# Buying bibs with a larger belly?



## jclinares (Feb 8, 2020)

So, I'm not the slimmest guy around. I've gotten a bit of a belly, as I've gotten older. I'm 5'10" and weigh around 195 lbs. I usually wear L or XL jackets, and my pants are 34 x 32 in. Last season I tried buying a pair of bibs from a couple of places, but the ones I tried were always tight around my midsection, and made it hard to bend over and sit on the floor.

Do you guys know any brands that could fit better?


----------



## Rip154 (Sep 23, 2017)

Burton Freebird probably.


----------



## mjayvee (Nov 18, 2015)

jclinares said:


> So, I'm not the slimmest guy around. I've gotten a bit of a belly, as I've gotten older. I'm 5'10" and weigh around 195 lbs. I usually wear L or XL jackets, and my pants are 34 x 32 in. Last season I tried buying a pair of bibs from a couple of places, but the ones I tried were always tight around my midsection, and made it hard to bend over and sit on the floor.
> 
> Do you guys know any brands that could fit better?


Yes, definitely Burton AK Freebird. Size Large fits my belly, as someone similar in size as you. The stretch material is unrestrictive and feels great. I can even layer underneath the bibs (with the straps over my shoulders). 3L Goretex is also very lightweight.


----------



## freshy (Nov 18, 2009)

If your going bib because belts are too restrictive you could always try suspenders.
Freebird sounds promising... I used to use bibs but I found trying to layer under them to be a PITA, and having a mid layer on top of the bib kind of defeats the purpose.


----------



## Paxford (Jan 7, 2019)

Flylow baker bibs. They’re pretty baggy, plus they have Velcro straps on either side under the arms, about mid waist, that you can loosen considerably, or tighten if that’s your jam.


----------



## Jimi7 (Jan 14, 2020)

Check www.evo.com. The breakdown the pants/bibs by tight, regular and loose fitting.


----------



## mojo maestro (Jan 6, 2009)

Arcade belts..........every pair of pants.....feels like your most comfortable sweatpants..........bibs are lame.....little fart in your bibs.....and as soon as you bend over to strap in.....givin yoself a stinky dutch oven.............no thanks............


----------



## Jimi7 (Jan 14, 2020)

mojo maestro said:


> Arcade belts..........every pair of pants.....feels like your most comfortable sweatpants..........bibs are lame.....little fart in your bibs.....and as soon as you bend over to strap in.....givin yoself a stinky dutch oven.............no thanks............
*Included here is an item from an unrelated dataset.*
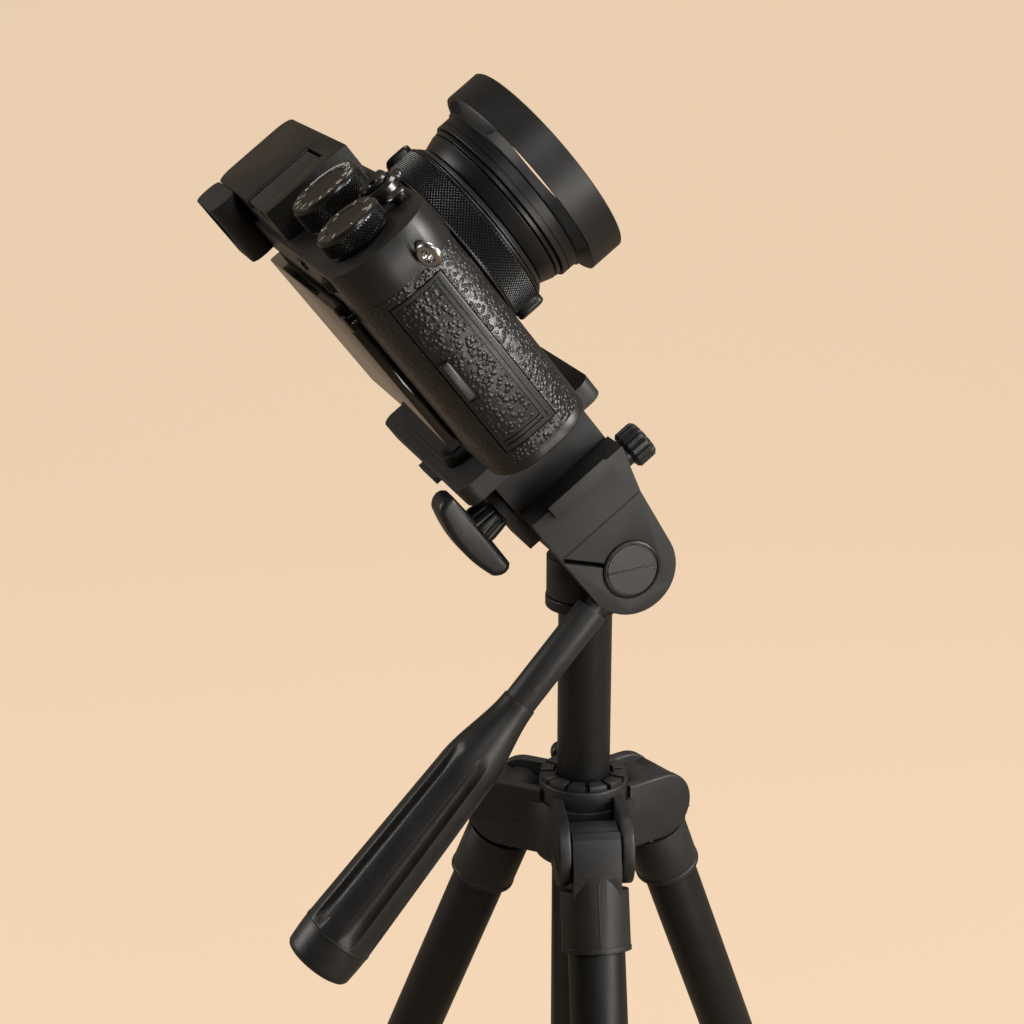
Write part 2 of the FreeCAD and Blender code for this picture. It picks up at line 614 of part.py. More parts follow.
def make_controls():
    add_tilted("shutter_dial", dial(DIAL_1, DIAL_1_R, DECK_W + 0.5, DECK_W + 8.1))
    add_tilted("exposure_dial", dial(DIAL_2, DIAL_2_R, DECK_W + 0.5, DECK_W + 6.1))
    u, v = RELEASE
    lever = fuse(
        rod(6.0, (u, v, DECK_W + 0.4), (u, v, DECK_W + 3.6)),
        rod(POWER_SHAFT_R, (u, v, DECK_W - 3.4), (u, v, DECK_W + 1.0)),
        block((u + 3.0, u + 7.4), (v - 2.0, v + 2.0), (DECK_W + 0.8, DECK_W + 3.4)),
    )
    well = rod(4.3, (u, v, DECK_W + 1.6), (u, v, DECK_W + 6.0))
    stem_way = rod(1.6 + FIT, (u, v, DECK_W - 4.0), (u, v, DECK_W + 4.0))
    add_tilted("power_lever", lever.cut(well).cut(stem_way))
    button = fuse(
        rod(4.0, (u, v, DECK_W + 3.0), (u, v, DECK_W + 4.8)),
        rod(1.6, (u, v, DECK_W - 2.0), (u, v, DECK_W + 3.4)),
    )
    add_tilted("shutter_button", button)
    u, v = FUNCTION
    cap = fuse(
        rod(2.7, (u, v, DECK_W + 1.0), (u, v, DECK_W + 2.2)),
        rod(FUNCTION_SHAFT_R, (u, v, DECK_W - 3.0), (u, v, DECK_W + 1.5)),
    )
    add_tilted("function_button", cap)
    wheel = rod(4.4, (*WHEEL_UV, WHEEL_W - 1.9), (*WHEEL_UV, WHEEL_W + 1.9))
    add_tilted("command_wheel", wheel.cut(rod(1.2 + FIT, (*WHEEL_UV, 110.0), (*WHEEL_UV, 125.0))))
    quick = block((-14.3, -11.2), (QUICK_V - 2.8, QUICK_V + 2.8), (QUICK_W - 1.4, QUICK_W + 1.4))
    quick = quick.makeFillet(1.3, [e for e in quick.Edges if abs(e.tangentAt(e.FirstParameter).x) > 0.9])
    add_tilted("quick_button", quick)
    stick = fuse(
        rod(2.6, (-16.6, STICK_V, STICK_W), (-15.4, STICK_V, STICK_W)),
        rod(1.4, (-15.6, STICK_V, STICK_W), (-12.0, STICK_V, STICK_W)),
    )
    add_tilted("joystick", stick)


def make_finder():
    """Rubber eyecup round the eyepiece, and the optical block behind the front window."""
    cup = rounded_plan((-20.6, -12.2), (EYE_V - 12.0, EYE_V + 13.0), 3.5, (EYE_W - 10.5, RAISED_W))
    hole = rod(8.0, (-23.0, EYE_V, EYE_W), (-15.5, EYE_V, EYE_W))
    lens_way = rod(EYE_R, (-16.0, EYE_V, EYE_W), (-8.0, EYE_V, EYE_W))
    casing = body_plan(-0.05, (90.0, DECK_W)).fuse(
        block((BODY_U[0] + 1.45, 20.0), (30.0, 74.2), (DECK_W - 1.0, RAISED_W + 1))
    )
    add_tilted("eyecup", cup.cut(hole).cut(lens_way).cut(casing))
    eyepiece = rod(EYE_R - 0.05, (-14.2, EYE_V, EYE_W), (-11.0, EYE_V, EYE_W))
    prism_block = block((-8.8, 9.0), (EYE_V - 6.5, EYE_V + 6.0), (EYE_W - 4.8, EYE_W + 4.8))
    link = rod(4.0, (-11.5, EYE_V, EYE_W), (-8.0, EYE_V, EYE_W))
    front = block((9.0, 14.2), (EYE_V - 8.0, EYE_V + 8.0), (EYE_W - 4.9, EYE_W + 4.9))
    add_tilted("finder_optics", fuse(eyepiece, link, prism_block, front))


# ---------------------------------------------------------------- lens
def make_lens():
    """Fixed lens: barrel and flange, two turning rings, glass, adapter ring and vented hood."""
    face = BODY_U[1]
    barrel = lens_turn(
        [
            (6.0, GLASS_R + 0.05),
            (6.0, MOUNT_R),
            (face - 1.2, MOUNT_R),
            (face - 1.2, FLANGE_R),
            (face + 2.6, FLANGE_R),
            (face + 2.6, 22.0),
            (face + 13.2, 22.0),
            (face + 13.2, 24.4),
            (face + 15.0, 23.2),
            (face + 15.0, 20.6),
            (face + 19.9, 20.6),
            (face + 19.9, GLASS_R + 0.05),
        ]
    )
    add_tilted("lens_barrel", barrel)
    ring = lens_turn(
        [
            (face + 3.5, 22.0 + FIT),
            (face + 3.5, RING_R),
            (face + 12.9, RING_R),
            (face + 12.9, 22.0 + FIT),
        ]
    )
    tabs = []
    for middle in (LENS_W - RING_R - 0.4, LENS_W + RING_R + 0.4):
        tab = block((face + 5.4, face + 12.9), (LENS_V - 4.5, LENS_V + 4.5), (middle - 1.4, middle + 1.4))
        tab.rotate(Vec(0, LENS_V, LENS_W), X, TAB_ANGLE)
        tabs.append(tab)
    add_tilted("aperture_ring", fuse(ring, *tabs))
    focus = lens_turn(
        [
            (face + 15.3, 20.6 + FIT),
            (face + 15.3, 23.0),
            (face + 19.6, 24.2),
            (face + 19.6, 20.6 + FIT),
        ]
    )
    add_tilted("focus_ring", focus)
    groups = ((14.0, 16.5), (6.0, 10.0), (-6.0, -1.0))
    glass = [rod(GLASS_R, (face + a, LENS_V, LENS_W), (face + b, LENS_V, LENS_W)) for a, b in groups]
    add_tilted("lens_elements", Part.makeCompound(glass))
    adapter = lens_turn(
        [
            (face + 20.0, 20.7),
            (face + 20.0, 24.3),
            (face + 21.3, 24.3),
            (face + 21.3, HOOD_SEAT_R),
            (face + 26.0, HOOD_SEAT_R),
            (face + 26.0, 20.7),
        ]
    )
    add_tilted("hood_adapter", adapter)
    add_tilted("hood", hood(face))


def hood(face):
    """Vented hood: a clamp band and a wide outer band, joined by three struts."""
    body = lens_turn(
        [
            (face + 21.5, HOOD_SEAT_R + FIT),
            (face + 21.5, 25.2),
            (face + 26.3, 25.2),
            (face + 28.6, HOOD_R),
            (face + 38.5, HOOD_R),
            (face + 38.5, HOOD_R - 1.2),
            (face + 28.9, HOOD_R - 1.2),
            (face + 26.5, HOOD_SEAT_R + FIT),
        ]
    )
    for index in range(3):
        slot = block(
            (face + 26.5, face + 28.9),
            (LENS_V + 5.0, LENS_V + 40.0),
            (LENS_W - 19.0, LENS_W + 19.0),
        )
        slot.rotate(Vec(0, LENS_V, LENS_W), X, 120.0 * index + HOOD_SLOT_ANGLE)
        body = body.cut(slot)
    return body


def export_all():
    """Move the origin to the bottom centre of the whole box and write one file per piece."""
    box = Part.makeCompound(list(NODES.values())).optimalBoundingBox(False)
    shift = Vec(-(box.XMin + box.XMax) / 2, -(box.YMin + box.YMax) / 2, -box.ZMin)
    os.makedirs("parts", exist_ok=True)
    for name, shape in NODES.items():
        shape.translate(shift)
        shape.exportStep("parts/%s.step" % name)
    return shift


make_tripod()
make_neck()
make_tilt_block()
make_handle()
make_head_knobs()
make_platform()
make_casing()
make_top_cover()
make_controls()
make_finder()
make_lens()
SHIFT = export_all()
print("pieces", len(NODES), "origin shift", SHIFT)
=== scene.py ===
# %% [markdown]
# # A compact camera on a small tripod
# A compact camera with a fixed lens stands on a three-way head and a small folding tripod.
# The engineering model gives every piece's place and every joint. This script loads it, gives
# each piece the rounded edges, knurling, flutes and finishes of the real thing, and lights it.
# Everything is made in code: turned profiles, extruded outlines and softened castings.

# %% Load the frame
import json
import math
import bmesh
import bpy
from mathutils import Matrix, Vector


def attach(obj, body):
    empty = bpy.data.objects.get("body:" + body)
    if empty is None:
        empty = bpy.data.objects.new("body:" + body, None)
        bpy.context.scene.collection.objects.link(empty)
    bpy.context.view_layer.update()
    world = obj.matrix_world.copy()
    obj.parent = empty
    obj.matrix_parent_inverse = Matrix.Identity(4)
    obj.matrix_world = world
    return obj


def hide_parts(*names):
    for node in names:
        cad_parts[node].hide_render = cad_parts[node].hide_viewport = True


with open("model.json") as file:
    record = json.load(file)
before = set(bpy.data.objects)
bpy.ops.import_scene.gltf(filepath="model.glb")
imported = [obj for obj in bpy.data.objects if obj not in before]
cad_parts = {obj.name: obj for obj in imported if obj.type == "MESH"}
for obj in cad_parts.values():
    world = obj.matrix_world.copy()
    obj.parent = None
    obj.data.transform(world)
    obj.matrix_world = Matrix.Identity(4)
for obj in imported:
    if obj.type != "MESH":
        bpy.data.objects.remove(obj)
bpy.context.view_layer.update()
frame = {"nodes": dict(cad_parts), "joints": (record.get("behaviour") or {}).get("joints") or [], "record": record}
nodes = frame["nodes"]
record = frame["record"]
joints = {joint["name"]: joint for joint in frame["joints"]}
body_of = {node: body for body, members in record["behaviour"]["bodies"].items() for node in members}
slot_of = {row["node"]: row["material_slot"] for row in record["subparts"]}
scene = bpy.context.scene

# %% [markdown]
# The camera is tilted up on its head, which makes its numbers awkward. A matrix from its joints
# fixes that: it takes millimetres measured level with the camera (u forward, v to its left,
# w up, from the tilt axis) to the tilted place in the room. The same trick serves each leg.

# %% Two handy coordinate frames
MM = 0.001
forward = Vector(joints["aperture_turn"]["axis"])
upward = Vector(joints["shutter_dial_turn"]["axis"])
pivot = Vector(joints["tilt"]["pos_m"])


def frame_from(origin, x_axis, z_axis):
    """Matrix from local millimetres to the room, with the given X and Z directions."""
    y_axis = z_axis.cross(x_axis).normalized()
    turn = Matrix((x_axis.normalized(), y_axis, x_axis.cross(y_axis).normalized())).transposed()
    return Matrix.Translation(origin) @ turn.to_4x4() @ Matrix.Scale(MM, 4)


LEVEL = frame_from(pivot, forward, upward)
UPRIGHT = Matrix.Rotation(math.radians(-90), 4, "Y")


def level_point(joint_name):
    """Place of a joint in the camera's level millimetres."""
    return LEVEL.inverted() @ Vector(joints[joint_name]["pos_m"])


def level_box(node):
    """Lowest and highest level coordinates of a piece of the engineering model."""
    points = [LEVEL.inverted() @ vertex.co for vertex in nodes[node].data.vertices]
    low = Vector([min(p[k] for p in points) for k in range(3)])
    high = Vector([max(p[k] for p in points) for k in range(3)])
    return low, high


def standing_at(point, height=0.0):
    """Local X points up along the camera's w from a level point."""
    return LEVEL @ Matrix.Translation((point.x, point.y, height)) @ UPRIGHT


print("tilt axis", tuple(round(c, 4) for c in pivot))
print("lens at", tuple(round(c, 2) for c in level_point("aperture_turn")))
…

I had a bib for a bit and didn't like it. Too much effort to take a leak....


----------



## Rip154 (Sep 23, 2017)

Mine has a zipper. Where do you leak?


----------



## mjayvee (Nov 18, 2015)

I use both bibs and pants, depends on conditions and how my layering strategy fits that day of riding. I only started using bibs 2 seasons ago & it’s great for powder, extra warmth, and streamlining layers. When you’re a snowboarder, there’s a quiver for everything (not just boards & bindings).


----------



## Jimi7 (Jan 14, 2020)

Rip154 said:


> Mine has a zipper. Where do you leak?


It just seemed like having another layer or two to deal with to me. And if you're female or need to do a #2, seems like it bibs just add that much more PITA. I'm sticking with pants....


----------



## jclinares (Feb 8, 2020)

freshy said:


> If your going bib because belts are too restrictive you could always try suspenders.
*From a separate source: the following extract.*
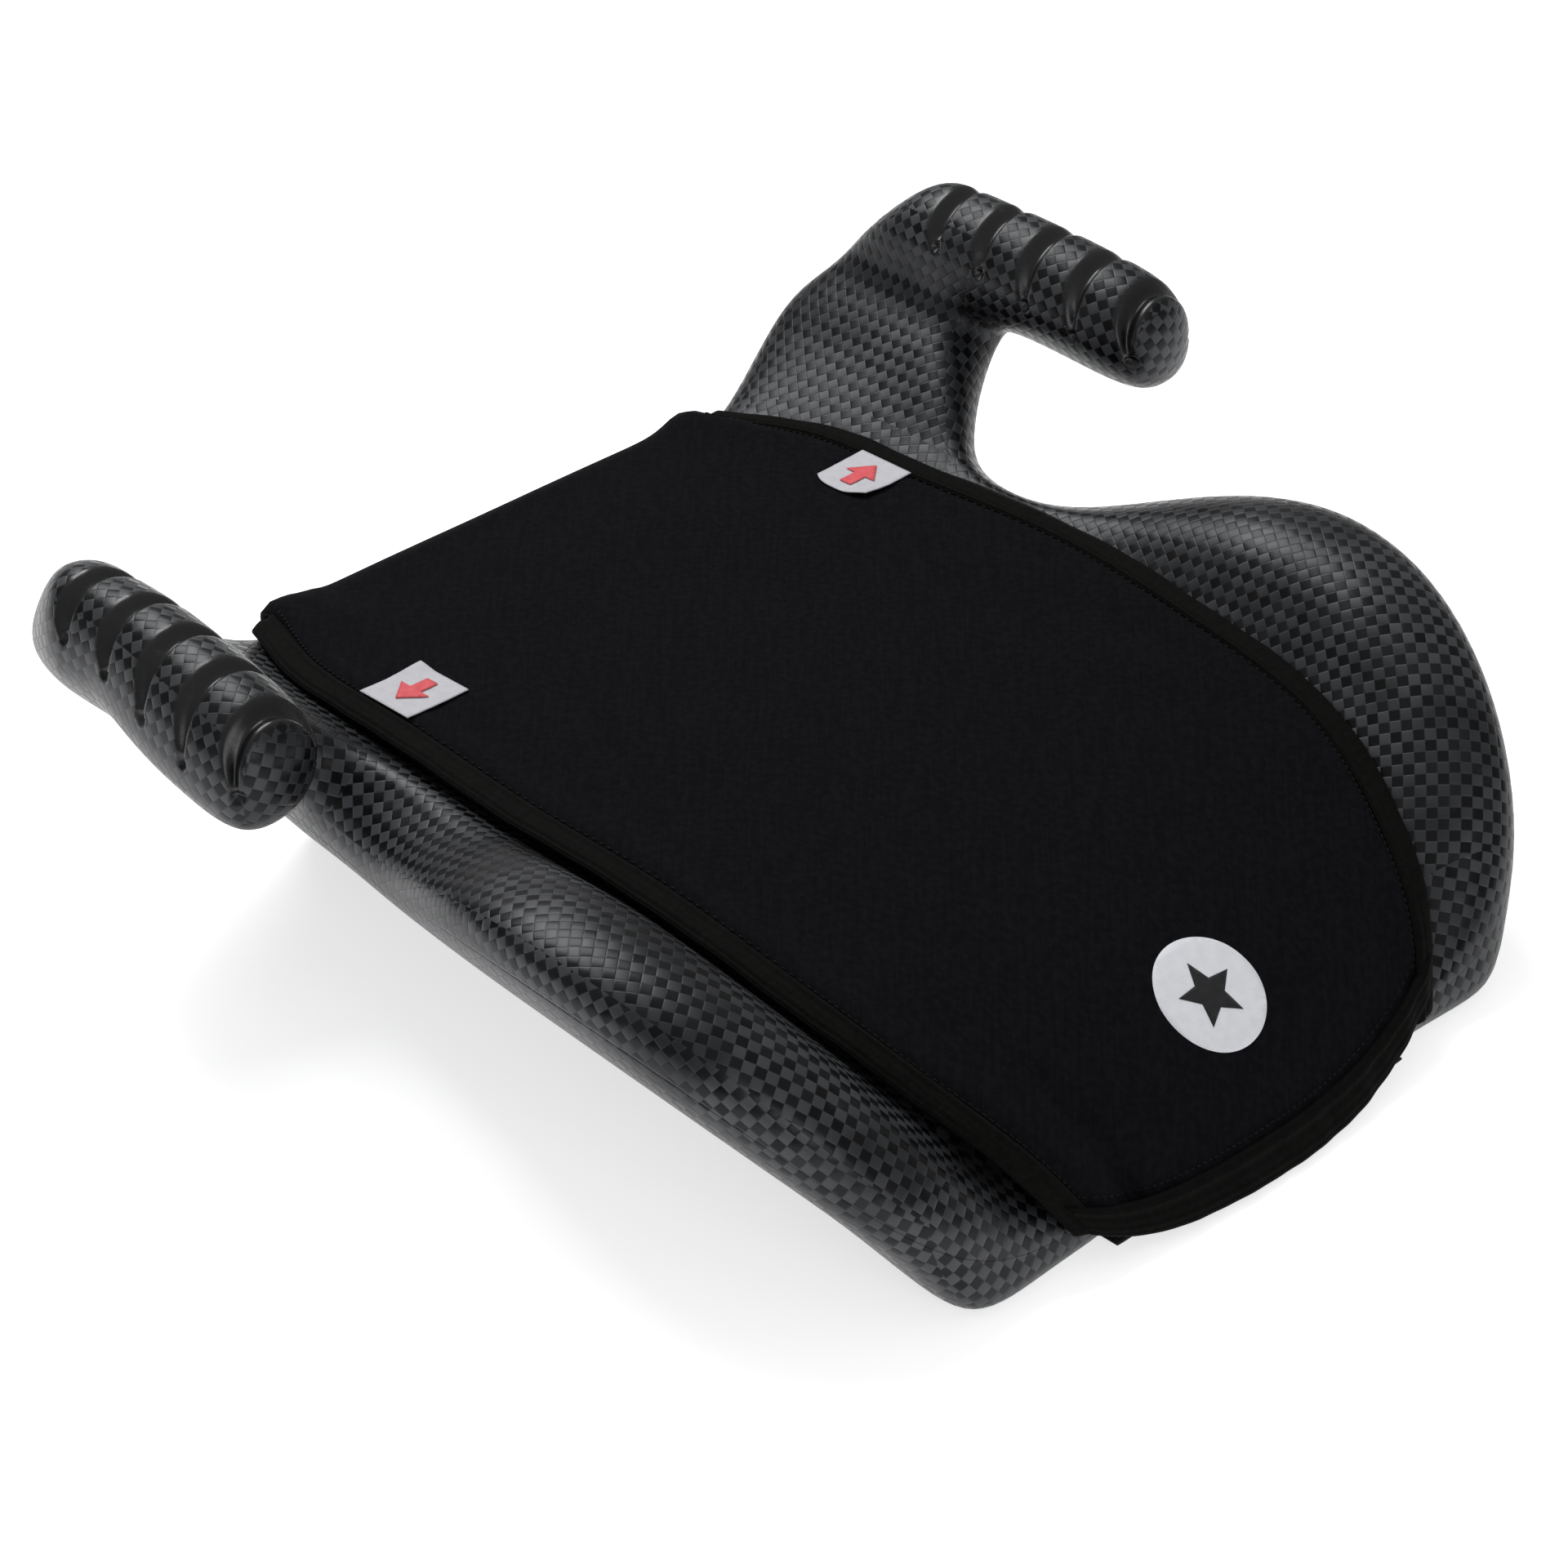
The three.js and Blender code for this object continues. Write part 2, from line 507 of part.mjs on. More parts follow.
// ---- underside: two elastic straps from hem to hem, each with a slider, and the blank labels ----
const STRAP_Z = 1.4;
const SLIDER_LENGTH = 16;
const SLIDER_HEIGHT = 3.2;
const SLIDER_RIM = 4;
const SLIDER_Y = 70;
const APPROVAL_LABEL = [64, 46, 0.3];
const CARE_LABEL = [26, 0.5, 30];
function strapGeometry() {
  const t = STRAP_THICKNESS;
  const [front, rear, top] = [-184, 184, 42.6];
  const outline = [[front, STRAP_Z], [rear + t, STRAP_Z], [rear + t, top], [rear, top], [rear, STRAP_Z + t],
    [front, STRAP_Z + t]];
  const shape = new THREE.Shape(outline.map(([y, z]) => new THREE.Vector2(y, z)));
  const depth = STRAP_WIDTH;
  return new THREE.ExtrudeGeometry(shape, { depth, bevelEnabled: false })
    .rotateX(Math.PI / 2).rotateZ(Math.PI / 2).translate(-depth / 2, 0, 0);
}
function sliderGeometry() {
  const frame = solidOf(new THREE.BoxGeometry(STRAP_WIDTH + SLIDER_RIM, SLIDER_LENGTH, SLIDER_HEIGHT));
  const slot = solidOf(new THREE.BoxGeometry(STRAP_WIDTH + 1, SLIDER_LENGTH + SLIDER_RIM, STRAP_THICKNESS + 0.7));
  return geometryOf(frame.subtract(slot));
}
for (const [name, side] of [["left", -1], ["right", 1]]) {
  addNode(`elastic_strap_${name}`, strapGeometry(), ELASTIC).position.x = side * STRAP_X;
  addNode(`strap_slider_${name}`, sliderGeometry(), HDPE)
    .position.set(side * STRAP_X, SLIDER_Y, STRAP_Z + STRAP_THICKNESS / 2);
}
addNode("approval_label", new THREE.BoxGeometry(...APPROVAL_LABEL), WHITE).position.set(0, -60, POCKET_DEPTH - 0.5);
addNode("care_label", new THREE.BoxGeometry(...CARE_LABEL), WHITE).position.set(12, 186.6, 27.5);

export default part;
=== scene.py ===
import math

import bmesh
import bpy
from mathutils import Matrix, Vector
from mathutils.bvhtree import BVHTree
from mathutils.kdtree import KDTree


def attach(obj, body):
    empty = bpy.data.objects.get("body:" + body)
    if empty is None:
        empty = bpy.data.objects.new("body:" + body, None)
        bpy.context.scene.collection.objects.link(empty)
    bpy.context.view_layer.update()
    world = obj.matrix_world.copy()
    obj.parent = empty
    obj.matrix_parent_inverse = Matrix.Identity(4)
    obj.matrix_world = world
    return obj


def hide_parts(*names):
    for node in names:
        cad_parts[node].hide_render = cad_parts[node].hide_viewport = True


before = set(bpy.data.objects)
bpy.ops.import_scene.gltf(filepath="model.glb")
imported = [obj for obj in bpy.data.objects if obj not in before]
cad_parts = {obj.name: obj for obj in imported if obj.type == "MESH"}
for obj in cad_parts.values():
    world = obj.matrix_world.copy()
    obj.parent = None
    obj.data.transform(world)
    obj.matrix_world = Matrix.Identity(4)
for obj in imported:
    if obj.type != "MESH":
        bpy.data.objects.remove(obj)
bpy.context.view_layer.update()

MM = 0.001


# ---- seat shell ----
# One hollow blow-moulded polyethylene body: seat, rounded lower rails, side wings, and on each side a
# flange that carries a horn reaching forward, under which the lap belt runs. The mould leaves a woven
# checker over the whole skin, and five smooth finger grooves across each horn.

# The control cage in millimetres. Each line runs round the right half at the same sixteen stations: rear
# centre, two along the rear, rear corner, three along the arm's foot, belt valley, wing rise, two on the
# wing, wing nose, front corner, two along the front, front centre.
CAGE_LINES = [
    # inner edge of the floor rim
    [(0, 168, 0), (36, 168, 0), (72, 167, 0), (96, 162, 0), (99, 140, 0), (102, 114, 0), (104.5, 84, 0),
     (107.5, 50, 0), (110, 10, 0), (111.5, -38, 0), (113.5, -88, 0), (117, -138, 0), (125, -176, 0),
     (95, -174.5, 0), (47, -173, 0), (0, -172, 0)],
    # floor rim
    [(0, 172, 2), (38, 172, 2), (76, 171, 2), (104, 168, 2), (103.5, 142, 2), (106.5, 114, 2),
     (109, 84, 2), (112, 50, 2), (114.5, 10, 2), (116, -38, 2), (118, -88, 2), (122, -138, 2),
     (131, -182, 2), (98, -178.5, 2), (49, -177, 2), (0, -176, 2)],
    # foot, drawn in under the flare
    [(0, 175, 16), (40, 175, 16), (80, 174, 16), (110, 174, 18), (120, 146, 28), (127, 116, 32),
     (131, 84, 32), (135, 50, 32), (141, 10, 34), (150, -38, 42), (150, -88, 40), (146, -139, 32),
     (134, -182, 12), (99, -180.5, 7.5), (49, -179.5, 7.5), (0, -178.5, 7.5)],
    # lower edge of the flare
    [(0, 177, 30), (41, 177, 30), (82, 177, 30), (115, 181, 38), (137, 152, 46), (147, 118, 50),
     (153, 84, 56), (159, 50, 57), (176, 10, 74), (191, -38, 88), (190, -88, 83), (171, -139, 58),
     (136, -178, 24), (100, -179, 10.5), (50, -179.5, 10.5), (0, -179.5, 10.5)],
    # shoulder, the widest line
    [(0, 179, 45), (42, 179, 45), (84, 180, 45), (121, 187, 57), (140, 156, 66), (149, 118, 68),
     (155, 84, 70), (160, 50, 69), (176, 11, 91), (191, -37, 109), (189, -88, 107), (169, -139, 84),
     (139, -176, 36), (100, -178, 13), (50, -179, 13), (0, -179, 13.5)],
    # crest of the wing, or the rounded top edge
    [(0, 179, 60), (43, 179, 60), (86, 180, 61), (122, 187, 72), (139, 158, 84), (143, 118, 86),
     (143, 84, 83), (141, 50, 80), (149, 11, 93), (155, -37, 110), (155, -87, 107), (145, -133, 84),
     (132, -172, 46), (98, -176, 16), (50, -177, 15.5), (0, -178, 16)],
    # inner face of the wing
    [(0, 176, 69), (43, 176, 69), (86, 176, 71), (114, 177, 80), (130, 150, 90), (135, 117, 91),
     (136, 84, 88), (136, 50, 86), (139, 11, 90), (141, -36, 97), (140, -86, 92), (131, -131, 73),
     (119, -167, 44), (95, -170, 19), (50, -173, 19), (0, -174, 20)],
    # edge under the cover's binding
    [(0, 170, 73), (42, 170, 73), (84, 169, 75), (105, 165, 78), (119, 146, 82), (125, 116, 85),
     (128, 84, 85), (130, 50, 84), (132, 10, 84.5), (129.5, -35, 82), (126.5, -85, 74), (117, -128, 58),
     (100, -155, 33), (86, -161, 21), (46, -166, 22), (0, -167, 23)],
]
REAR_CORNER = 3
FRONT_CORNER = 12
ARM_STATIONS = [3, 4, 5, 6]
ARM_LINES = [4, 5, 6]
TRAY_STEP = 12
FLOOR_BAND = 9
SEAT_RECESS = 13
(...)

I'm actually very happy with the fit of my pants. I've got a pair of Volcrom and an older pair of Columbia ones. But now that I do more powder and off-piste, I think having a pair of bibs as an option will be helpful for deeper snow and some colder days.


----------



## freshy (Nov 18, 2009)

jclinares said:


> I'm actually very happy with the fit of my pants. I've got a pair of Volcrom and an older pair of Columbia ones. But now that I do more powder and off-piste, I think having a pair of bibs as an option will be helpful for deeper snow and some colder days.


Do your Volcom pants have the ziptech? Personally I'd be getting a jacket that can mate to the pants over a bib.


----------